Its restoration, painstakingly done over at least 3 decades allows people from around the world to see the astonishing wealth and power of the Russian royal family during the eighteenth century.

Our afternoon visit was to the Faberge Museum, where we saw the largest collection of Faberge eggs in the world.  These priceless jeweled eggs were made for the imperial family as well as other royalty and wealthy people around the world.   

The display of wealth spent on yearly presents for the Tsar’s wife seems at odds with a country largely populated by uneducated peasants and workers at the time.  Nevertheless, the skill and craftsmanship of the House of Faberge is something to behold in this private museum.

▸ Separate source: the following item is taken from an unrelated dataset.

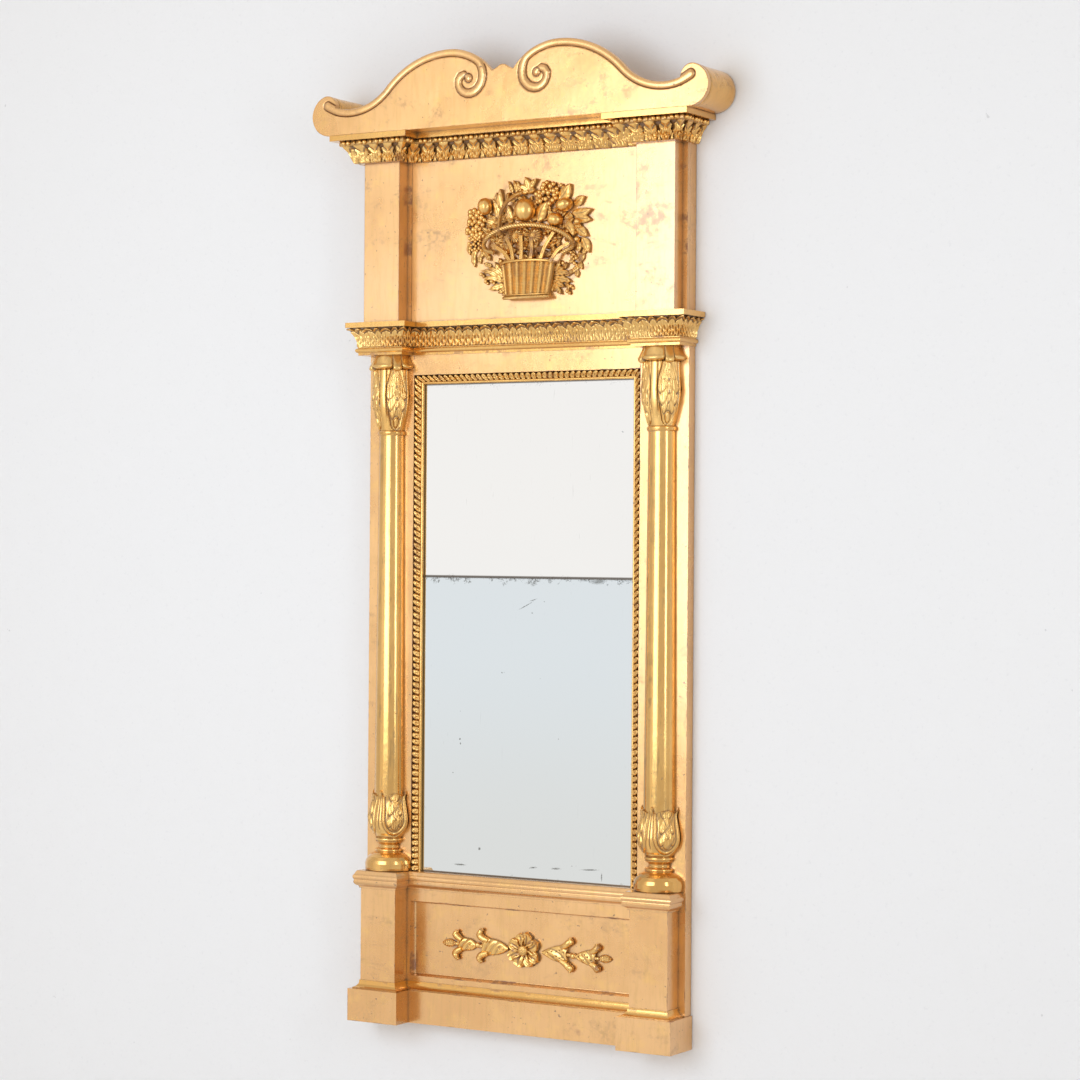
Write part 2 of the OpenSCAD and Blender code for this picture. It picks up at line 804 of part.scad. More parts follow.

Although we have much more to see and do in Russia and the other countries we will visit in the Baltic Sea area, I am confident that I have already found the answer to the question I really wanted to know.  Are the Russian people different from Americans?

In the space of one day as a tourist, my initial takeaway is they are just like us.  I was comforted to see parents pushing the carriages of babies around the parks.  The old city was beautiful, the buildings built during the Soviet era were drab, and the new construction seems as sleek and modern as anywhere else.

People were friendly and helpful.   80 percent of the students study English.  I cannot understand anything I read here, but it is easy to communicate as almost everyone speaks English.  In fact, 80 percent of the students study English as their required second language in school.

Perhaps we might understand the Russian people better if more Americans studied their language.  In any case, I will sleep a bit better tonight just knowing that the Russians seem just like us.